Senin, 15 Desember 2014

Doa Anak Sekolah

                                                    Doa Anak Sekolah

Musyafak  ;   Staf di Balai Litbang Agama Semarang
KORAN TEMPO,  15 Desember 2014

                                                                                                                       


Wacana membuka dan menutup proses belajar-mengajar dengan doa di sekolah-sekolah negeri yang dilontarkan oleh Menteri Pendidikan dan Kebudayaan Anies Baswedan bukanlah hal baru. Selama ini, hampir semua sekolah, dengan tata cara masing-masing, sudah menerapkan doa ketika memulai pelajaran pertama dan menutup pelajaran terakhir. Wacana berdoa rutin di sekolah itu justru akan lebih substantif ketika dikonstruksi untuk menanamkan kesadaran pluralisme dan multikulturalisme bagi warga sekolah.

Ritual doa di sekolah memang perlu ditinjau ulang agar tidak menjadi praktek dominasi penganut agama mayoritas terhadap minoritas. Kenyamanan dan kekhidmatan doa anak didik yang berbeda-beda agama perlu dijamin. Lingkungan sekolah dan ruang kelas harus dikondisikan menjadi ruang publik yang ramah terhadap segala simbol atau keyakinan keagamaan yang diekspresikan oleh setiap anak didik.
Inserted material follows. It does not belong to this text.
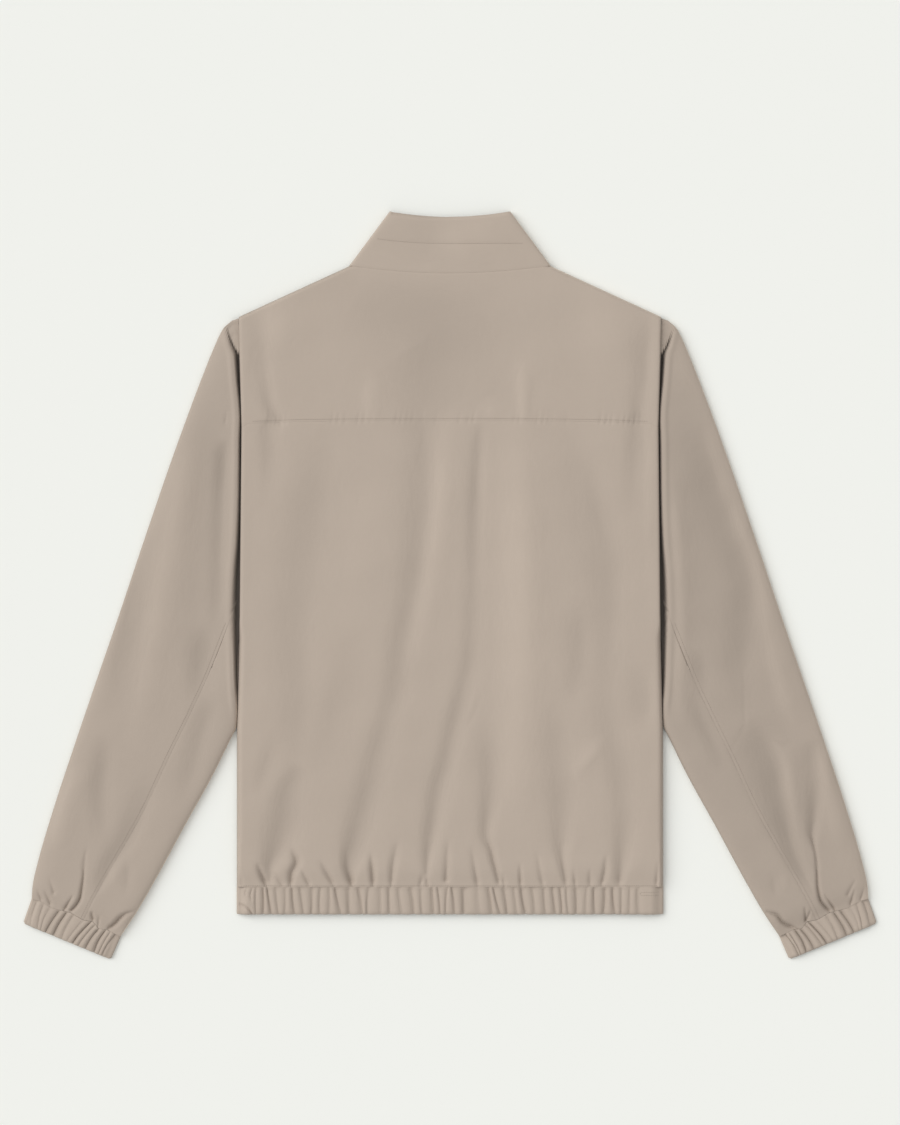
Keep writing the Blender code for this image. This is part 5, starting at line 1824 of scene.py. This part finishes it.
class JACKET_OT_back(bpy.types.Operator):
    """Build the back and its yoke"""

    bl_idname = "jacket.back"
    bl_label = "Back"
    bl_options = {"REGISTER", "UNDO"}

    def execute(self, context):
        return finished(self, build_back(finish_named("shell_nylon")))


class JACKET_OT_fronts(bpy.types.Operator):
    """Build both fronts"""

    bl_idname = "jacket.fronts"
    bl_label = "Fronts"
    bl_options = {"REGISTER", "UNDO"}

    def execute(self, context):
        return finished(self, build_fronts(finish_named("shell_nylon")))


class JACKET_OT_sleeves(bpy.types.Operator):
    """Build the upper and under panels of both sleeves"""

    bl_idname = "jacket.sleeves"
    bl_label = "Sleeves"
    bl_options = {"REGISTER", "UNDO"}

    def execute(self, context):
        return finished(self, build_sleeves(finish_named("shell_nylon")))


class JACKET_OT_cuffs(bpy.types.Operator):
    """Build both gathered cuffs"""

    bl_idname = "jacket.cuffs"
    bl_label = "Cuffs"
    bl_options = {"REGISTER", "UNDO"}

    def execute(self, context):
        depth = millimetres(context.scene.jacket_sizes.cuff_gathers)
        return finished(self, build_cuffs(finish_named("band_nylon"), depth))


class JACKET_OT_hem(bpy.types.Operator):
    """Build the gathered hem band"""

    bl_idname = "jacket.hem"
    bl_label = "Hem band"
    bl_options = {"REGISTER", "UNDO"}

    def execute(self, context):
        depth = millimetres(context.scene.jacket_sizes.hem_gathers)
        return finished(self, build_hem(finish_named("band_nylon"), depth))


class JACKET_OT_collar(bpy.types.Operator):
    """Build the stand collar"""

    bl_idname = "jacket.collar"
    bl_label = "Collar"
    bl_options = {"REGISTER", "UNDO"}

    def execute(self, context):
        return finished(self, build_collar(finish_named("collar_nylon")))


class JACKET_OT_zip(bpy.types.Operator):
    """Build the zip's tapes and coil, and finish its metal"""

    bl_idname = "jacket.zip"
    bl_label = "Zip"
    bl_options = {"REGISTER", "UNDO"}

    def execute(self, context):
        pitch = millimetres(context.scene.jacket_sizes.coil_pitch)
        tape, metal = finish_named("tape_weave"), finish_named("slider_metal")
        return finished(self, build_zip(tape, metal, pitch))


class JACKET_OT_stitching(bpy.types.Operator):
    """Sew the visible rows of stitches"""

    bl_idname = "jacket.stitching"
    bl_label = "Stitching"
    bl_options = {"REGISTER", "UNDO"}

    def execute(self, context):
        given = context.scene.jacket_sizes
        sizes = [millimetres(size)
                 for size in (given.stitch_length, given.stitch_pitch, given.thread_radius)]
        return finished(self, build_stitching(finish_named("sewing_thread"), sizes))


class JACKET_OT_stage(bpy.types.Operator):
    """Set up the floor, the lights and the camera above the jacket"""

    bl_idname = "jacket.stage"
    bl_label = "Stage"
    bl_options = {"REGISTER", "UNDO"}

    def execute(self, context):
        return finished(self, build_stage(finish_named("floor_paper")))


def soft_sun(name, direction, strength, spread):
    """A broad even light that comes from a direction."""
    data = bpy.data.lights.new(name, "SUN")
    data.energy = strength
    data.angle = math.radians(spread)
    light = bpy.data.objects.new(name, data)
    light.location = direction
    light.rotation_euler = (-Vector(direction)).to_track_quat("-Z", "Y").to_euler()
    bpy.context.scene.collection.objects.link(light)
    return light


def build_stage(finish):
    """The floor, the even light of the room, both lamps and the camera."""
    scene = bpy.context.scene
    grid = bmesh.new()
    bmesh.ops.create_grid(grid, x_segments=8, y_segments=8, size=FLOOR_HALF_WIDTH)
    mesh = bpy.data.meshes.new("floor")
    grid.to_mesh(mesh)
    grid.free()
    mesh.materials.append(finish)
    floor = bpy.data.objects.new("floor", mesh)
    scene.collection.objects.link(floor)

    world = bpy.data.worlds.new("studio")
    world.use_nodes = True
    background = world.node_tree.nodes["Background"]
    background.inputs["Color"].default_value = (1.0, 1.0, 1.0, 1.0)
    background.inputs["Strength"].default_value = ROOM_LIGHT
    scene.world = world
    lights = [soft_sun(*lamp) for lamp in LAMPS]
    data = bpy.data.cameras.new("camera")
    data.sensor_width = SENSOR
    data.sensor_fit = "AUTO"
    data.lens = CAMERA_LENS
    camera = bpy.data.objects.new("camera", data)
    camera.location = (0.0, VIEW_CENTRE_Y, FRAME_HEIGHT * CAMERA_LENS / SENSOR + 0.005)
    scene.collection.objects.link(camera)
    scene.camera = camera
    scene.view_settings.view_transform = "Standard"
    return [floor, camera] + lights


class JACKET_PT_build(bpy.types.Panel):
    """Lists the looks, the sizes and the pieces"""

    bl_label = "Bomber jacket"
    bl_space_type = "VIEW_3D"
    bl_region_type = "UI"
    bl_category = "Jacket"

    def draw(self, context):
        for group in (context.scene.jacket_looks, context.scene.jacket_sizes):
            for name in type(group).__annotations__:
                self.layout.prop(group, name)
        for operator in OPERATORS:
            self.layout.operator(operator.bl_idname)


OPERATORS = (
    JACKET_OT_stage,
    JACKET_OT_fronts,
    JACKET_OT_zip,
    JACKET_OT_back,
    JACKET_OT_sleeves,
    JACKET_OT_cuffs,
    JACKET_OT_hem,
    JACKET_OT_collar,
    JACKET_OT_stitching,
)
CLASSES = (JacketLooks, JacketSizes) + OPERATORS + (JACKET_PT_build,)


def register():
    for item in CLASSES:
        bpy.utils.register_class(item)
    bpy.types.Scene.jacket_looks = PointerProperty(type=JacketLooks)
    bpy.types.Scene.jacket_sizes = PointerProperty(type=JacketSizes)


def unregister():
    del bpy.types.Scene.jacket_sizes
    del bpy.types.Scene.jacket_looks
    for item in reversed(CLASSES):
        bpy.utils.unregister_class(item)


def main():
    register()
    for operator in OPERATORS:
        group, name = operator.bl_idname.split(".")
        getattr(getattr(bpy.ops, group), name)()
    bpy.context.view_layer.update()


if __name__ == "__main__":
    main()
Salah satu tujuan pendidikan, sebagaimana diamanatkan oleh UUD 1945 dan UU Sisdiknas 2003, adalah membentuk manusia yang beriman dan bertakwa. Klausul "beriman dan bertakwa" tersebut terkesan belum menyentuh tataran kesalehan sosial yang bersifat antroposentris, yaitu kesalehan antarsesama anak didik untuk bisa hidup bersama secara damai dan saling menghargai.
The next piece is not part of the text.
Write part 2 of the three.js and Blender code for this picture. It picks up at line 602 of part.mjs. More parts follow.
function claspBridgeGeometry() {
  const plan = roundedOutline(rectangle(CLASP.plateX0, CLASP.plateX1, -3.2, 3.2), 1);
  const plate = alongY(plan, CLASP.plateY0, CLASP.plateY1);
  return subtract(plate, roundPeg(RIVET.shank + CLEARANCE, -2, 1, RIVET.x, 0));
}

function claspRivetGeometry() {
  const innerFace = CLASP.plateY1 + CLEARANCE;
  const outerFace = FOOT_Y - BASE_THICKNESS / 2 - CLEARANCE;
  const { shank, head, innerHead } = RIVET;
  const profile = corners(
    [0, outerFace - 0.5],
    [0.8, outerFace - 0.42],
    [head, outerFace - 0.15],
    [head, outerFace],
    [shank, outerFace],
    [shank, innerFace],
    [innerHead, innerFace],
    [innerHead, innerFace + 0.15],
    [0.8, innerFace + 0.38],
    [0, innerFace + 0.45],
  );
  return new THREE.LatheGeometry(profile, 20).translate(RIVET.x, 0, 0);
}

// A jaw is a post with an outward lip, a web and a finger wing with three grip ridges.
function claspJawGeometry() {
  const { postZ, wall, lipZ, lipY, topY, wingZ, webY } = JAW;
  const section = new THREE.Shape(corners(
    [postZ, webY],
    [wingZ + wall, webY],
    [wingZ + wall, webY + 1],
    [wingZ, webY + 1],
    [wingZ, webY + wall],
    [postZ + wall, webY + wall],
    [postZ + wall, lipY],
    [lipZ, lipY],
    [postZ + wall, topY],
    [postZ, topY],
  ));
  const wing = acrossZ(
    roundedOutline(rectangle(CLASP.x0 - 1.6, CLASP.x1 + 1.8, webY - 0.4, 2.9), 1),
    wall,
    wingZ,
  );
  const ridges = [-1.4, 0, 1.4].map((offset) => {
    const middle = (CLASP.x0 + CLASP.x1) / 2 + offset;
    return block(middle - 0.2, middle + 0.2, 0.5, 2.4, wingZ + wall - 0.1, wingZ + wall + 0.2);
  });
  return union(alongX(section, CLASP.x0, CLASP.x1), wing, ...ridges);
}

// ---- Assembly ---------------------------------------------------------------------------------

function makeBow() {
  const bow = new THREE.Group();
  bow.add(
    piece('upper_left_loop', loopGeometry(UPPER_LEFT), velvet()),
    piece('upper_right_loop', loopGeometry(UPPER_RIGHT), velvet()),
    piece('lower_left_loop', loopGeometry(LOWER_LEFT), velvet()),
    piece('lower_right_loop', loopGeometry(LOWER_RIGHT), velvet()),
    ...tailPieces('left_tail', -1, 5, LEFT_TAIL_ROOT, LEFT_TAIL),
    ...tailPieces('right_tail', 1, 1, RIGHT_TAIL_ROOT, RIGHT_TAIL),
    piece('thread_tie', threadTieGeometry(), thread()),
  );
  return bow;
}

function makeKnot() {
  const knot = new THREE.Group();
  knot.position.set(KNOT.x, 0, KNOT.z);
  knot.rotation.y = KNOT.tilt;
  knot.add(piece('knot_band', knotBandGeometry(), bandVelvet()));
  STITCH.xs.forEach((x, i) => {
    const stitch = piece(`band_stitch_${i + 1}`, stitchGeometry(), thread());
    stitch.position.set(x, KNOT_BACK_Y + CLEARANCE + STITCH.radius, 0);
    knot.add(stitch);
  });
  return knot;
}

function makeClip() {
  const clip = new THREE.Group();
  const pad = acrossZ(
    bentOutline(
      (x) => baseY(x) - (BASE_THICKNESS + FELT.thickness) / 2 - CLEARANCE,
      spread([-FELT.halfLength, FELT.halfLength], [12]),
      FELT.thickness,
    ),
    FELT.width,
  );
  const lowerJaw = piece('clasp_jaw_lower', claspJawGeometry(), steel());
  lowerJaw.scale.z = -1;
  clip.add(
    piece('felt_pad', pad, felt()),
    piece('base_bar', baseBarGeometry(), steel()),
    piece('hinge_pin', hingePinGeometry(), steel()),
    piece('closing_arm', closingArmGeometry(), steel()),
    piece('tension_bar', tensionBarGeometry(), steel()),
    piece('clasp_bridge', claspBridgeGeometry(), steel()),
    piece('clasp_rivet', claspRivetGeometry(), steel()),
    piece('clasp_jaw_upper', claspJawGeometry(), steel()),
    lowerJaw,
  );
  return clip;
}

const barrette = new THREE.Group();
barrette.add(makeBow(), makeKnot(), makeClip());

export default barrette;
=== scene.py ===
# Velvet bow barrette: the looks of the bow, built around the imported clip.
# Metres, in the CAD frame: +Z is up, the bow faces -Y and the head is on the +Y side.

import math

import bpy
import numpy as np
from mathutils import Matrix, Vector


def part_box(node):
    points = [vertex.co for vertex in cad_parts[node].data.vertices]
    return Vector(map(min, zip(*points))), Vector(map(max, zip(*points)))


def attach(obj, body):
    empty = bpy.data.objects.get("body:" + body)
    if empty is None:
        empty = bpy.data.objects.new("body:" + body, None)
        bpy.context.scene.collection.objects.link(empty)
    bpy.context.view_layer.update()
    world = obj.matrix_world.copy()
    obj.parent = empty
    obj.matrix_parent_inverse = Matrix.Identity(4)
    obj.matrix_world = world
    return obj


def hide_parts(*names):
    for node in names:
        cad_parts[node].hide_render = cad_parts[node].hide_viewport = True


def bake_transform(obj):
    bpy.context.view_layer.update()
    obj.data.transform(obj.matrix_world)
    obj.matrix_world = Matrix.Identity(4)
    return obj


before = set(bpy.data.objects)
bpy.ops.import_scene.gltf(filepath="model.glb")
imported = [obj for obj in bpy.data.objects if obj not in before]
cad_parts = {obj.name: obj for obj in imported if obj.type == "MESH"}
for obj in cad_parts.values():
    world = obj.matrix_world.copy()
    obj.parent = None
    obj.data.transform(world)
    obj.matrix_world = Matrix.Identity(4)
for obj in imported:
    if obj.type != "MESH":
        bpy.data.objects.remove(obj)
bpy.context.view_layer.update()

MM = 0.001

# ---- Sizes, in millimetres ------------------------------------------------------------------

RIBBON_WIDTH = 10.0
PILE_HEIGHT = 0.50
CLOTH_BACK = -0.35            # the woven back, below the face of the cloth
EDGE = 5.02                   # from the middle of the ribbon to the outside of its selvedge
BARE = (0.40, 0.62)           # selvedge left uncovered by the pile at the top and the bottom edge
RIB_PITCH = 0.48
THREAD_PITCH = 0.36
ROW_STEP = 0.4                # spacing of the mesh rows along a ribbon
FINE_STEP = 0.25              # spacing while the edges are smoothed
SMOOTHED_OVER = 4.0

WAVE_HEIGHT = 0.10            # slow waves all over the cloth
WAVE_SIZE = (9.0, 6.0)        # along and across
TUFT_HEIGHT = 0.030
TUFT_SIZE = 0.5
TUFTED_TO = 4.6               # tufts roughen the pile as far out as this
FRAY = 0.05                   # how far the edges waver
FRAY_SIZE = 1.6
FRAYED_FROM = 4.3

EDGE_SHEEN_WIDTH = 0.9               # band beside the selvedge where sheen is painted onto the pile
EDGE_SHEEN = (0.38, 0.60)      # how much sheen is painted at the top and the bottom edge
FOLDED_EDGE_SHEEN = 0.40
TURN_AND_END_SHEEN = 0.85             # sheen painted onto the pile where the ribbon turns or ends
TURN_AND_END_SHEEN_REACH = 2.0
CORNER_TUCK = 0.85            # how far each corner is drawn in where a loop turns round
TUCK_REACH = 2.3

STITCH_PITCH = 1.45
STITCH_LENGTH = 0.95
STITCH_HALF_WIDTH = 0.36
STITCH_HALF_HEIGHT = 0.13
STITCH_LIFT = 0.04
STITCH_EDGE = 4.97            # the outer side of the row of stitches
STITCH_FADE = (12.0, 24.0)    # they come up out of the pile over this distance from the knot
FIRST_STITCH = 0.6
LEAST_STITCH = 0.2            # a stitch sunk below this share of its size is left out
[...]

Beruntung, PP Nomor 55 Tahun 2007 tentang Pendidikan Agama dan Keagamaan cermat memahami kondisi pluralitas agama di Indonesia. Pendidikan agama, yang merupakan salah satu bagian dari sistem pendidikan nasional, diorientasikan untuk membentuk manusia yang, selain beriman dan bertakwa kepada Tuhan, mampu menjaga kedamaian dan kerukunan hubungan antarumat beragama. Di sinilah vitalitas guru agama punya makna untuk mengajarkan nilai-nilai multikulturalisme dan cinta damai kepada anak-anak didiknya yang seagama. Guru-guru agama merupakan percontohan bagi guru-guru lain untuk bersikap inklusif di tengah perbedaan agama anak didik. Sikap inklusif menjadi modal sosial agar ritual berdoa ketika memulai dan mengakhiri pembelajaran berjalan dengan khidmat tanpa menimbulkan represi atau teror terhadap anak didik yang minoritas.
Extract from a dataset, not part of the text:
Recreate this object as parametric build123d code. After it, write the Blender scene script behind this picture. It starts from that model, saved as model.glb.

Masuk akal jika ada pihak yang mengusulkan agar doa di kelas dilakukan dengan bahasa Indonesia. Usul itu baik dalam konteks agar doa di kelas tidak dimonopoli oleh agama tertentu. Namun doa dengan bahasa Indonesia justru menghambat anak didik mengekspresikan ajaran agamanya. Bahasa merupakan salah satu ekspresi keagamaan yang sangat penting dalam tiap-tiap agama. Penyamaan bahasa doa sama halnya dengan melakukan melting pot (melebur) atas keragamaan ekspresi religiositas. Hal itu bertentangan dengan prinsip dasar multikulturalisme yang hendak menyajikan perbedaan sebagai salad bowl yang mewadahi saban unsur yang berbeda tanpa menghilangkan identitas dan keunikan masing-masing.

Alangkah lebih baik jika doa bersama di kelas dengan anak didik yang berlainan agama dilakukan tanpa dilafalkan. Kalaupun boleh diucapkan, doa hanya dibisikkan secara lirih, sehingga telinga sendiri yang mendengar. Bagi satu kelas anak didik yang kebetulan seagama, berdoa dengan pelafalan keras tentu tidak menjadi masalah.

Wacana Menteri Anies, yang hendak mengatur tata tertib berdoa di sekolah, perlu disikapi secara positif. Wacana ini merupakan momentum untuk merekayasa kesadaran anak didik yang berbeda-beda agama untuk hidup rukun, damai, dan saling menghargai.